In sum, the relation between words and thought is unmistakable, and wordplay casts direct light on this relation. As the late book and film critic Richard Eder so aptly put it: “Words are the legs of the mind; they bear it about, carry it from point to point, bed it down at night, and keep it off the ground and out of the marsh and mists.”

Puzzles

1. A riddle: What strange thing can be done in someone’s face and all the way to the bank?

2. A word anagram: What new word can you make by rearranging all the letters in vessel?

3. A phrase anagram: What phrase can you make by rearranging the letters in the words of the following proverb?: A stitch in time saves nine.

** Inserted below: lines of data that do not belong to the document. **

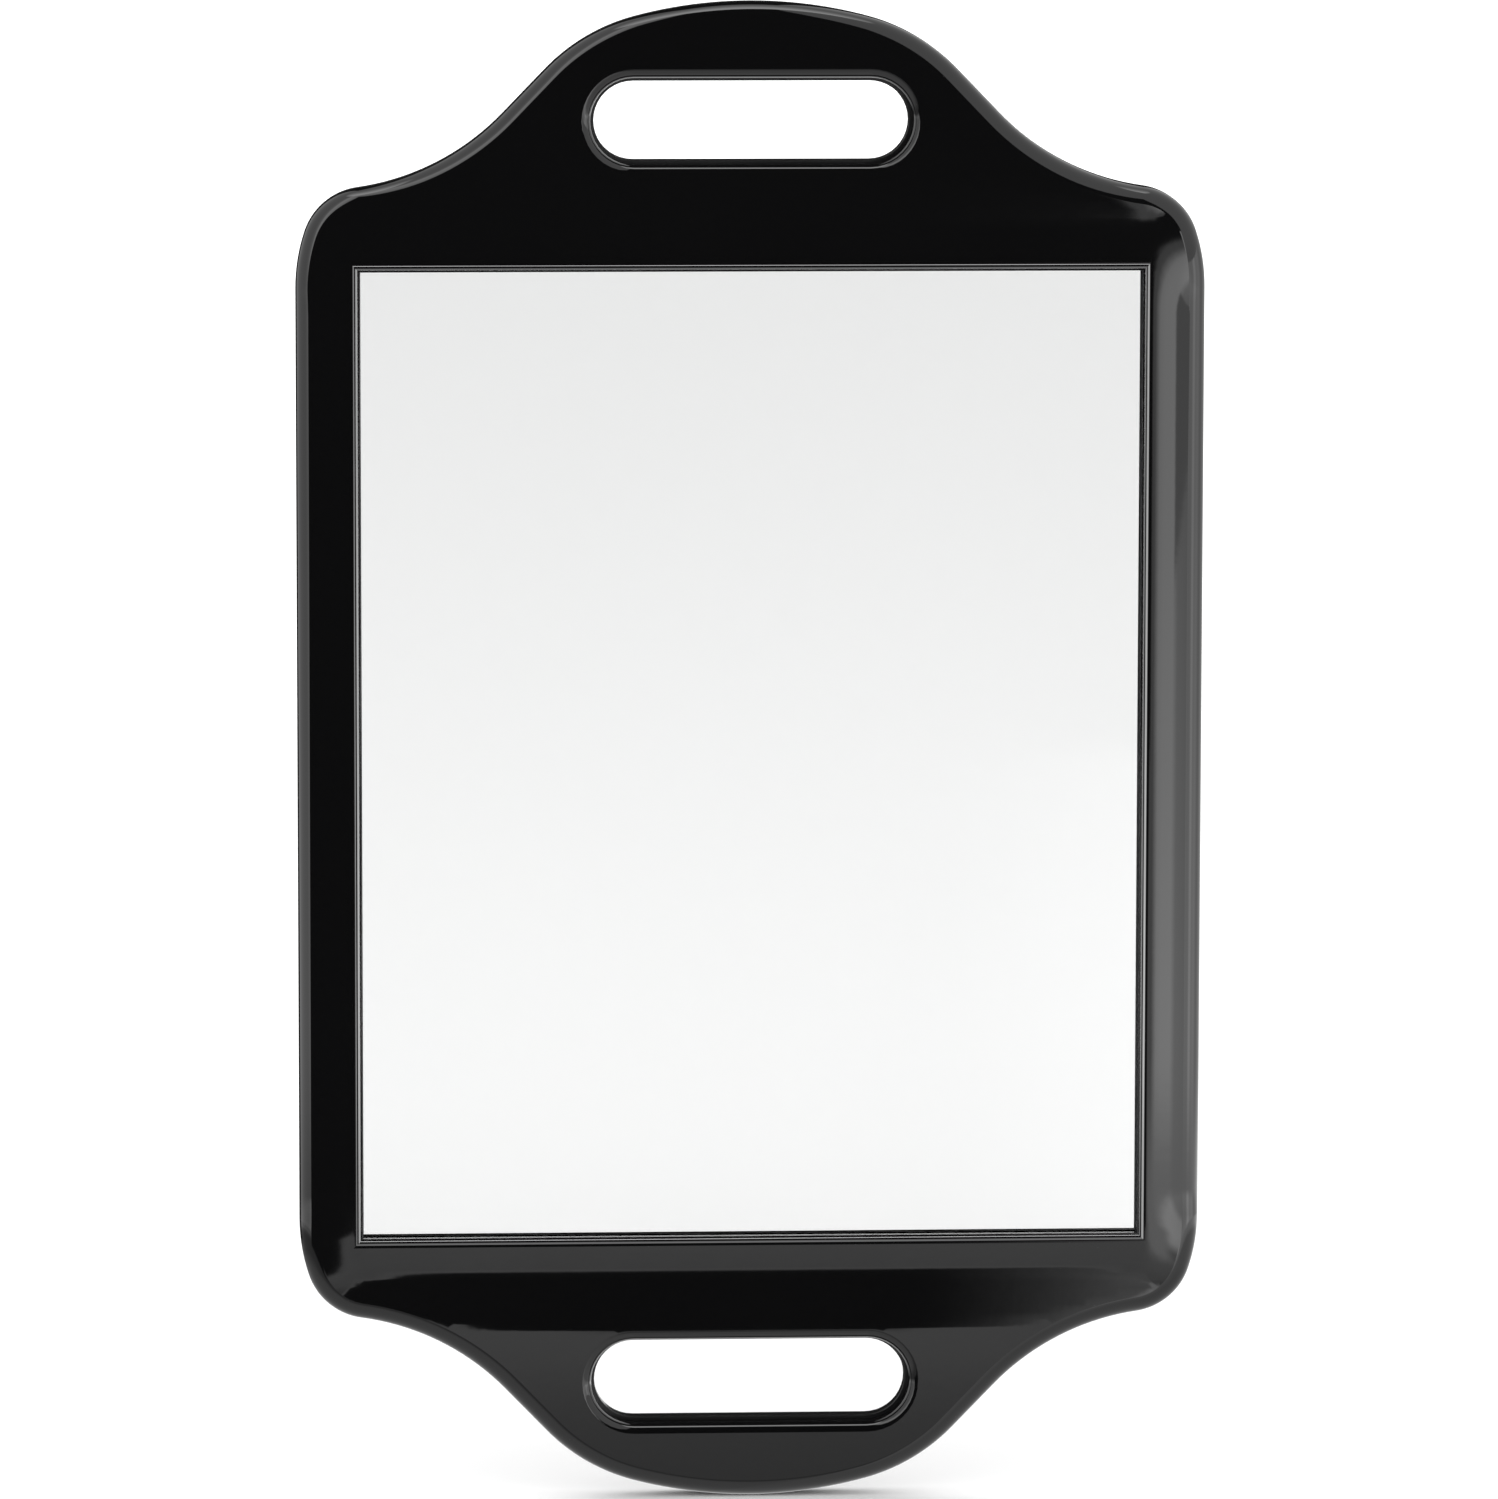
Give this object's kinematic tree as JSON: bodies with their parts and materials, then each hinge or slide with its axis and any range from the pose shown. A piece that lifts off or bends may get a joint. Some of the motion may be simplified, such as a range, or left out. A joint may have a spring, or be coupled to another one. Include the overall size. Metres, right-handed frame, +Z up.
{
  "type": "hand mirror",
  "caption": "Rectangular salon back mirror in a glossy black two-shell case with a rounded loop handle and finger slot at each end.",
  "frame": {"origin": "on the parting plane between the two shells, at the middle of the upper edge of the upper finger slot, where a hook or the fingers hold the mirror", "axes": "+Z up along the mirror's height, through both handles; +X to the right as seen from the front; the mirror faces -Y and the back faces +Y"},
  "size_m": [0.237, 0.012, 0.394],
  "materials": {
    "case_front": "high-gloss moulded black",
    "case_rear": "glossy moulded black with a fine-grained panel",
    "glass_pane": "clear float glass with ground edges",
    "silver": "silvered",
    "film": "woven-look safety film",
    "seal_foam": "closed-cell foam tape",
    "backing_foam": "closed-cell foam",
    "screw_steel": "zinc plated"
  },
  "bodies": {
    "root": {"front_frame": "case_front", "rear_cover": "case_rear", "mirror_glass": "glass_pane", "silver_coating": "silver", "safety_film": "film", "seal_strip_top": "seal_foam", "seal_strip_bottom": "seal_foam", "seal_strip_left": "seal_foam", "seal_strip_right": "seal_foam", "backing_strip_left": "backing_foam", "backing_strip_center": "backing_foam", "backing_strip_right": "backing_foam", "upper_handle_screws": "screw_steel", "lower_handle_screws": "screw_steel", "left_rail_screws": "screw_steel", "right_rail_screws": "screw_steel"}
  },
  "joints": []
}
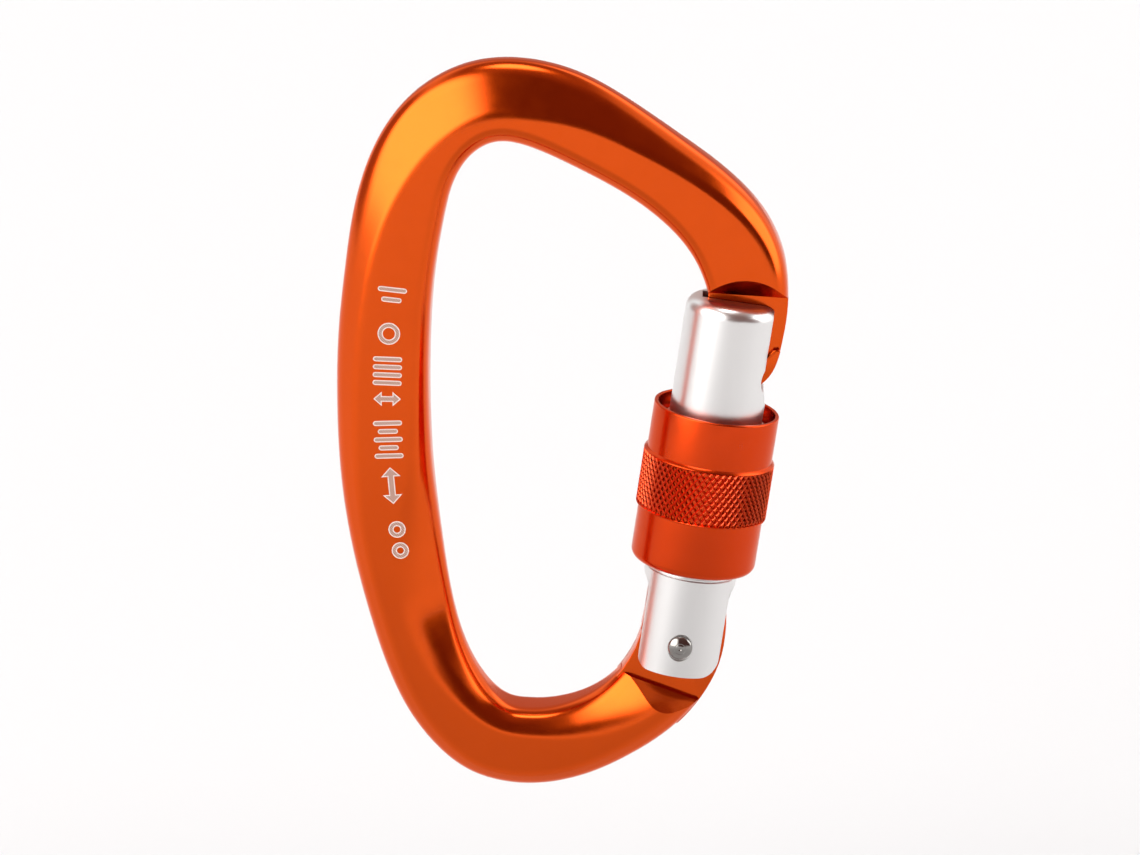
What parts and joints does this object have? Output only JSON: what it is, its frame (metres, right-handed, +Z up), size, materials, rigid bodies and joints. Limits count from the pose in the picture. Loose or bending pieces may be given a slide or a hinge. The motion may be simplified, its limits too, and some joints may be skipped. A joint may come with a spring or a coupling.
{
  "type": "screw-lock carabiner",
  "caption": "Offset-D clip bar with a sprung hinged gate, keylock nose and knurled screw sleeve that slides up over the nose to lock.",
  "frame": {"origin": "apex of the top basket, where the load hangs on the inside of the upper bend, in the middle of the bar's depth", "axes": "+Z up along the spine's load line, +X from the spine towards the gate, -Y the front face"},
  "size_m": [0.0611, 0.018, 0.1019],
  "materials": {
    "orange_anodised": "glossy orange anodised",
    "red_orange_anodised": "satin red-orange anodised",
    "satin_aluminium": "fine satin",
    "polished_steel": "polished",
    "spring_steel": "bright drawn wire",
    "nylon": "matte"
  },
  "bodies": {
    "frame": {"frame": "orange_anodised"},
    "gate": {"gate": "satin_aluminium", "hinge_rivet": "polished_steel", "return_spring": "spring_steel"},
    "plunger": {"spring_plunger": "polished_steel"},
    "ring": {"friction_ring": "nylon"},
    "sleeve": {"lock_sleeve": "red_orange_anodised"}
  },
  "joints": [
    {"name": "gate_open", "type": "hinge", "parent": "frame", "child": "gate", "pos_m": [0.02337, 0, -0.0698], "axis": [0, -1, 0], "range_deg": [0, 28], "stiffness_Nm_per_rad": 0.092, "springref_deg": -37.24},
    {"name": "plunger_slide", "type": "slide", "parent": "gate", "child": "plunger", "axis": [0.1444, 0, 0.9895], "range_m": [0, 0.0015], "deforming": ["return_spring"]},
    {"name": "sleeve_lift", "type": "slide", "parent": "gate", "child": "ring", "axis": [0.1444, 0, 0.9895], "range_m": [0, 0.0126]},
    {"name": "sleeve_turn", "type": "hinge", "parent": "ring", "child": "sleeve", "pos_m": [0.02337, 0, -0.0698], "axis": [0.1444, 0, 0.9895], "range_deg": [0, 1800]}
  ],
  "couplings": [
    {"joint": "plunger_slide", "follows": "gate_open", "m_per_rad": 0.003},
    {"joint": "sleeve_lift", "follows": "sleeve_turn", "m_per_rad": 0.00039789}
  ]
}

4. A cryptogram: By decoding the following encrypted statement you will get a famous saying by the late congressman John Lewis: VQQ OCPA QH WU UXKNN DGNKGXG QWT FKHHGTGPEGU FGHKPG WU

5. A rebus: What expression does the following represent? HISTORY-HISTORY-HISTORY-HISTORY-HISTORY

6. A jumble: By unscrambling each word, you will get three different viable answers to the same question: What do we have a lot of?

(a) RPOLBEMS

(b) RORWSIE

(c) TSOBLUER

7. A palindrome: This seven-letter palindrome refers to a type of vehicle.

8. An odd-one-out puzzle: In this list of seven words, one does not belong. Can you figure out which one?

FRIEND

DOG

CAR

SISTER

TEACHER

FIREFIGHTER

CHIMPANZEE

9. A word sequence puzzle: Which word comes next, logically?

LIVES, VEILS, EVILS, LEVIS, …

10. A doublet: Can you go from GRAIN to WHEAT in three steps? Each step must be a legitimate word that differs from the previous one by only one letter.

Answers

1. laugh: as in Laugh in someone’s face (to show contempt) and Laugh all the way to the bank (to make a lot of money very easily).

2. selves

3. Is this meant as incentive? Or This is meant as incentive!

4. Too many of us still believe our differences define us. Each letter is replaced by the second one after it in the alphabet: T is replaced by V, O by Q, and so on.

5. History repeats itself.

6. (a) PROBLEMS, (b) WORRIES, (c) TROUBLES

7. racecar

8. CAR: This refers to an inanimate object; all the others refer to living beings.

9. ELVIS: The words in the sequence are anagrams of each other.